Since the transmission path characteristic fluctuates depending on time when an OFDM signal is received in motion, the estimation of the transmission path characteristic with an SP signal is difficult. For example, time-direction interpolation processing may be performed on an SP signal when the Doppler frequency, which is the magnitude of the time-dependent fluctuation of the transmission path characteristic, is large. In this case, since the Nyquist condition is not satisfied, a wrong estimation result is obtained for the transmission path characteristic. Then, it is proposed in the past that a Doppler frequency is calculated based on speed information from a speedometer, and the transmission path characteristic is corrected in accordance with the magnitude of the calculated Doppler frequency (see JP-A-10-75226).

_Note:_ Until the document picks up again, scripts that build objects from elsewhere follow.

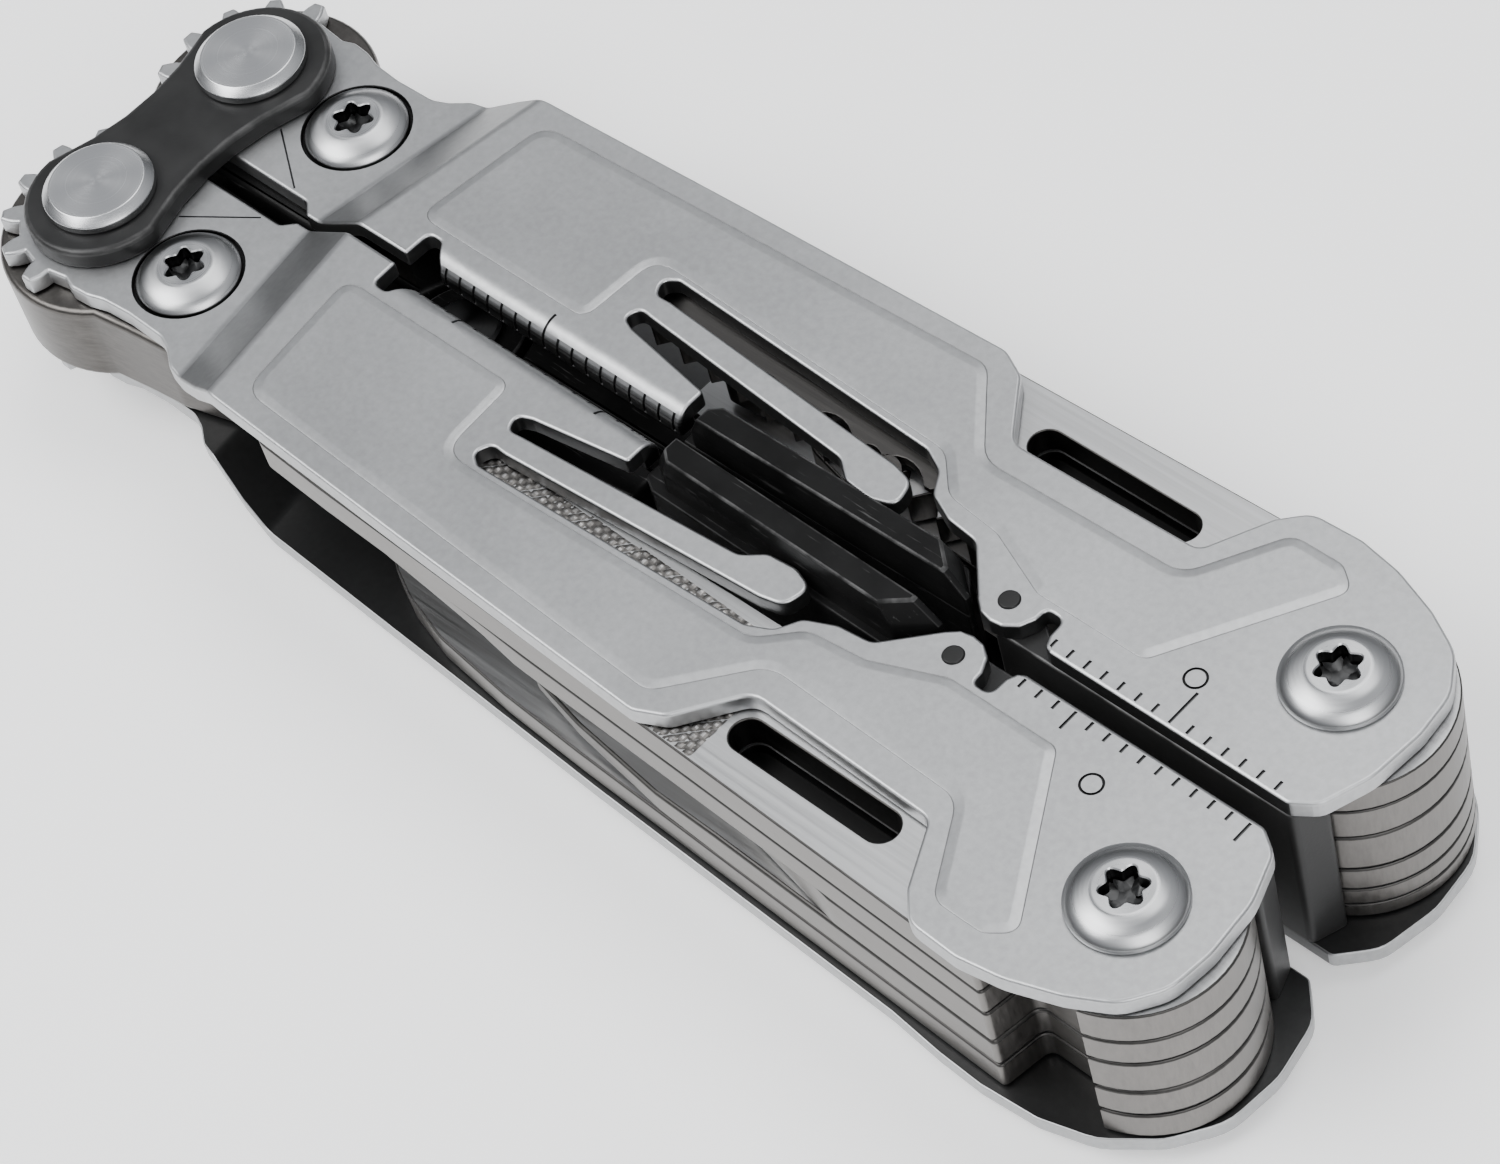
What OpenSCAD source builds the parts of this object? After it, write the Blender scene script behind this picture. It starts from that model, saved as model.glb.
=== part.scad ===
// Pocket multi-tool with folding pliers, shown closed.
// Working frame: the two handle axles lie on x = 0 and the handles run along +X.
// The upper half is on +Y and the lower half mirrors it.  z = 0 is the mid-plane.
// Every node is finally moved so the closed tool is centred and rests on z = 0.

/* [Handles] */
// Overall thickness across the two handle plates, mm
handle_thick = 12; // [10:0.5:14]
// Sheet thickness of every handle plate, mm
plate_t = 1; // [0.8:0.1:1.2]
// Height of the step down from the handle to its toothed head, mm
step_h = 2.4; // [2:0.1:2.6]
// Height of the embossed panels, mm
emboss_h = 0.15; // [0.1:0.05:0.3]
// Gap left between the two closed handles over the long ruler strip, mm
ruler_gap = 1.4; // [1.2:0.1:1.8]

/* [Gears and links] */
// Half the distance between the two handle axles, mm
axle_y = 5.4; // [5.3:0.05:5.5]
// Number of teeth a full gear circle would carry
gear_teeth = 14; // [14:2:14]
// Thickness of the black link plates, mm
link_t = 1.15; // [0.9:0.05:1.3]
// Radius of the rounded ends of the link plates, mm
link_r = 4.2; // [3.8:0.1:4.3]
// Radius of the turned rivet heads on the links, mm
rivet_r = 3; // [2.6:0.1:3.2]

/* [Pliers] */
// Height of the jaw noses across the tool, mm
nose_h = 14; // [12:0.5:14]
// Angle by which each jaw stands open when folded, degrees
nose_gap = 0.8; // [0.7:0.1:1]
// Radius of the rounded jaw tails, mm
tail_r = 6.3; // [6:0.1:6.4]

/* [Fasteners] */
// Radius of the domed screw heads, mm
screw_r = 2.8; // [2.5:0.05:2.9]
// Radius of the jaw axle posts, mm
jaw_post_r = 1.6; // [1.4:0.1:1.8]
// Radius of the tool axle posts, mm
tool_post_r = 2; // [1.6:0.1:2.2]

/* [Tools] */
// Radius of the round tool tangs, mm
tang_r = 5.2; // [4.8:0.05:5.25]
// Gap between neighbouring tools in a stack, mm
layer_gap = 0.1; // [0.08:0.01:0.12]
// Outer edge of the long blades at their tips, measured from the centre line, mm
blade_top = 12; // [11.8:0.1:12.1]

/* [Hidden] */
$fn = 64;
eps = 0.02;
half_z = handle_thick / 2;
in_z = half_z - plate_t;
head_z = half_z - step_h;
head_in = head_z - plate_t;
jaw_pin = [7.1, 6];
tool_pin = [71.5, 7.15];
stop_pin = [56.65, 1.9];
stop_rod_r = 0.75;
slit_y = 0.75;
nose_pin = [21, 0];
gear_tip = axle_y + 0.45;
gear_root = axle_y - 0.6;
gear_base = axle_y * cos(25);
pitch_ang = 360 / gear_teeth;
backlash_ang = 0.8;
link_z = head_z + 0.06;
rivet_top = half_z - 0.3;
rivet_stub_r = 1.5;
recess_d = 0.3;
jaw_z = head_in - 0.1;
lap_gap = 0.06;
post_gap = 0.05;
// thickness and top level of every tool, from the top of the stack down
upper_t = [1.5, 1.9, 2.4, 1.5, 1.1, 0.9];
lower_t = [1.9, 1.7, 2.2, 1.9, 1.7];
function sum(v, n) = n < 0 ? 0 : v[n] + sum(v, n - 1);
function levels(v) = [for (i = [0:len(v) - 1]) in_z - (i + 1) * layer_gap - sum(v, i - 1)];
upper_z = levels(upper_t);
lower_z = levels(lower_t);
slot_x0 = 51.4;
slot_x1 = 59.6;
slot_y = 10.2;
slot_r = 0.9;
model_x0 = jaw_pin[0] - 13.4;
model_x1 = 77.2;
centre_x = (model_x0 + model_x1) / 2;
rest_z = nose_h / 2;

steel = [0.78, 0.78, 0.79];
satin = [0.68, 0.69, 0.7];
bright = [0.86, 0.86, 0.87];
black = [0.09, 0.09, 0.1];

// ---------- shared 2D shapes ----------

// unwinding angle of an involute at the pressure angle p, in degrees
function inv_deg(p) = tan(p) * 180 / PI - p;

// half the angular width of a gear tooth at radius r, in degrees
function half_tooth(r) =
    90 / gear_teeth - backlash_ang + inv_deg(25)
    - inv_deg(acos(min(1, gear_base / r)));

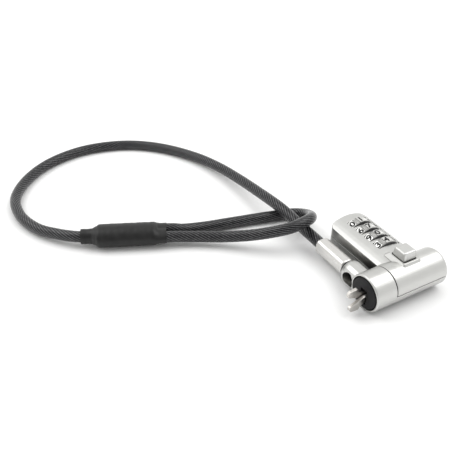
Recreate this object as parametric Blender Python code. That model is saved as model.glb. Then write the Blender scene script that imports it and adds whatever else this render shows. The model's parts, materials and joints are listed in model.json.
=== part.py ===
"""Laptop cable lock: four code wheels, a push button, a spreading T-tongue and a looped steel cable.

World axes: +X along the wheel axle away from the barrel, +Y out of the barrel's front, +Z up.
The lock lies on Z = 0, and its housing's box is centred on the origin. Units are metres.
"""

import math

import bmesh
import bpy
from mathutils import Vector
from mathutils.geometry import interpolate_bezier

GAP = 0.0003

# Barrel, along Y
BARREL_X = -0.01445
BARREL_Z = 0.0076
BARREL_R = 0.0076
BARREL_BACK = -0.0213
RIM_Y = 0.0139
COLLAR_BACK = 0.0045
BARREL_BORE_R = 0.0063
COLLAR_BORE_R = 0.0058
PAD_R = 0.0065
PAD_BACK = 0.0125
PAD_FRONT = 0.0143

# Flat body beside the barrel
BODY_BACK = -0.0152
BODY_FRONT = 0.0030
BODY_END = 0.02205
BODY_START = BARREL_X + 0.0031
BODY_SIDE_TOP = 0.0120
BODY_CROWN = 0.0145
BODY_CORNER_R = 0.0028
WALL = 0.0012
BACK_WALL = 0.0006
PARTING_Z = 0.0076
CAVITY_START = -0.0105
CAVITY_TOP = 0.0112

# Code wheels
WHEEL_COUNT = 4
WHEEL_PITCH = 0.0053
WHEEL_FIRST_X = -0.0003
WHEEL_WIDTH = 0.0035
WHEEL_R = 0.0068
WHEEL_VALLEY_R = 0.0065
WHEEL_BORE_R = 0.0034
AXLE_Y = -0.0075
AXLE_Z = 0.0090
AXLE_R = 0.0013
AXLE_START = -0.0059
AXLE_END = 0.0202
SLEEVE_R = 0.0031

# Push button and its drive
BUTTON_X = -0.0115
BUTTON_Y = -0.0065
BUTTON_TOP = 0.01925
BUTTON_BOTTOM = 0.0136
BUTTON_BASE_HALF = (0.0034, 0.0031)
BUTTON_TOP_HALF = (0.0028, 0.0028)
PEDESTAL_TOP = 0.0155
PEDESTAL_BASE = 0.0120
SPRING_X = -0.0102
SPRING_Y = -0.0070
SPRING_R = 0.0018
SPRING_WIRE_R = 0.0003
SPRING_TURNS = 4.5
SEAT_R = 0.0026

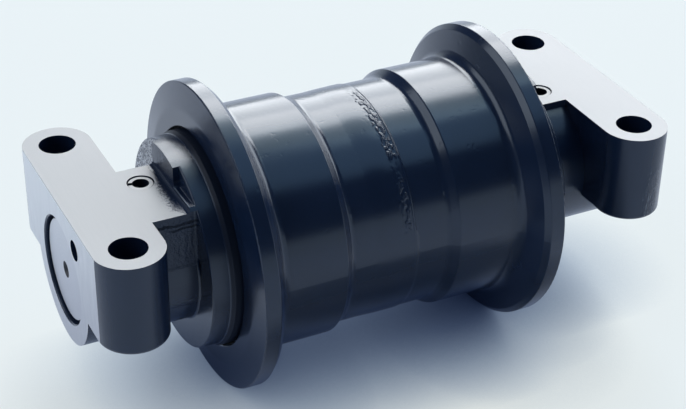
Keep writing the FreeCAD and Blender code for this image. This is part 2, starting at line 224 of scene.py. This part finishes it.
def collarPaint():
    material, g = newMaterial("collar_paint")
    place, x, y, z = g.coordinates()
    nx, ny, nz = g.normals()
    alongY = y.size()
    radius = (x * x + z * z).root()
    # Across is counted the same way on both castings, which are half a turn apart.
    side = y.above(-0.01, 0.01) * 2 - 1
    across = x * side * -1
    speckle = g.noise(place, 0.85, 4, 0.7)
    drift = g.noise(place, 0.11, 3)
    grain = g.noise(place, 1.5, 2)
    skin = g.noise(place, 0.17, 4, 0.6)
    torn = g.noise(place, 0.42, 4, 0.62)
    cloud = g.noise(place, 0.04, 3)

    # Milled pad and end face
    flatUp = nz.above(0.985, 0.998)
    flatOut = ny.size().above(0.985, 0.998)
    pad = flatUp * z.near(collar["pad"], 0.04, 0.1)
    endFace = flatOut * alongY.near(collar["endFace"], 0.04, 0.1)
    burr = endFace * z.above(collar["pad"] - 0.6, collar["pad"] - 0.3)
    brushed = g.noise(g.stretched(place, (0.05, 0.9, 0.9)), 1.0, 3)
    streaks = g.noise(g.stretched(place, (0.35, 1.0, 0.06)), 1.0, 4)
    padColor = g.mixColor(brushed, bare["padDull"], bare["pad"])
    # Painted light: the end face is lighter toward the top and darker toward the bottom and one side, mixed
    # with grinding streaks.
    upLeft = 0.45 + streaks * 0.3 - across * 0.004 + z * 0.007
    endColor = g.mixColor(upLeft.above(0.1, 1.1), bare["endStreakedAndShaded"], bare["end"])

    # Overspray lies along the foot of the hub wall and runs out over the bare pad.
    reach = across.above(-8, 16) * collar["sprayMore"] + collar["sprayWidth"] + drift * 2.4
    reach = reach - across.above(collar["neckSide"] - 7, collar["neckSide"] - 1) * collar["sprayEnd"]
    fog = (alongY - collar["bossWall"] - 2.0) / reach
    overspray = (1.2 - fog + (speckle - 0.5) * 1.5).above(0.2, 0.9)
    padBare = pad * (1 - overspray)

    # Bare metal shows in specks through the paint on the front of the hub, and the wall over the pad is
    # lighter toward its top, where a tenth of the milled finish is mixed in.
    mottle = g.noise(place, 0.8, 2, 0.7)
    castFront = flatOut * alongY.near(collar["hubFront"], 0.04, 0.3)
    hubFront = castFront * across.below(-17, -16)
    spatter = hubFront * (mottle + (drift - 0.5) * 0.3).above(0.47, 0.52)
    wallGrey = flatOut * alongY.near(collar["bossWall"], 0.04, 0.1) * z.above(50, 66) * 0.1
    metal = padBare.largest(endFace * (1 - burr * 0.6)).largest(spatter * collar["spatter"]).largest(wallGrey)

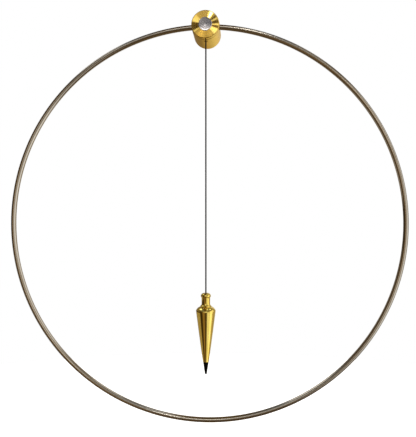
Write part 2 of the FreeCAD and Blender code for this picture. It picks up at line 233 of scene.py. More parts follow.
# The hub's faced front mirrors the part of the room that lies above and behind the camera. Narrow
# boxes fan out there from one point: the outer fan is seen by the brass rings, the middle by the
# steel button's rim and the centre by its dish.
FAN_AZIMUTH, FAN_ELEVATION = -3.6, 16.9
across = azimuth - FAN_AZIMUTH
up = elevation - FAN_ELEVATION
away = (across * across + up * up) ** 0.5
round_the_fan = up.math("ARCTAN2", across) * math.degrees(1)
fan = room.ramp(round_the_fan, [
    (-180, lit(WARM_DARK, 0.05)), (-155, lit(WARM_DARK, 0.04)), (-152.5, lit(PALE, 1.1)),
    (-147.5, lit(PALE, 1.1)), (-145, lit(WARM, 0.42)), (-124, lit(WARM, 0.82)), (-104, lit(WARM, 0.85)),
    (-84, lit(WARM, 0.55)), (-62, lit(WARM, 0.80)), (-50, lit(WARM, 0.60)), (-44, lit(PALE, 1.5)),
    (-22, lit(PALE, 2.0)), (-18, lit(WARM_DARK, 0.20)), (-7, lit(WARM_DARK, 0.12)),
    (-4, lit(PALE, 1.6)), (1.5, lit(PALE, 1.6)), (4, lit(WARM_DARK, 0.06)), (20, lit(WARM_DARK, 0.06)),
    (23, lit(PALE, 1.3)), (28, lit(PALE, 1.3)), (31, lit(WARM_DARK, 0.06)), (40, lit(WARM_DARK, 0.08)),
    (43, lit(WARM, 0.45)), (53, lit(WARM, 0.50)), (56, lit(PALE, 10)), (67, lit(PALE, 10)),
    (70, lit(WARM, 0.62)), (134, lit(WARM, 0.58)), (141, lit(PALE, 1.3)), (165, lit(PALE, 1.6)),
    (169, lit(WARM_DARK, 0.05)), (180, lit(WARM_DARK, 0.05)),
], -180, 180)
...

However, with the Doppler frequency calculating method by using a speedometer in the past, a Doppler frequency may not be calculated if speed information is not available from the speedometer.
Accordingly, it is desirable to propose a Doppler frequency calculating apparatus and method, which allows the calculation of a Doppler frequency without a speedometer and an OFDM demodulating apparatus that performs equalizing processing by using the calculated Doppler frequency.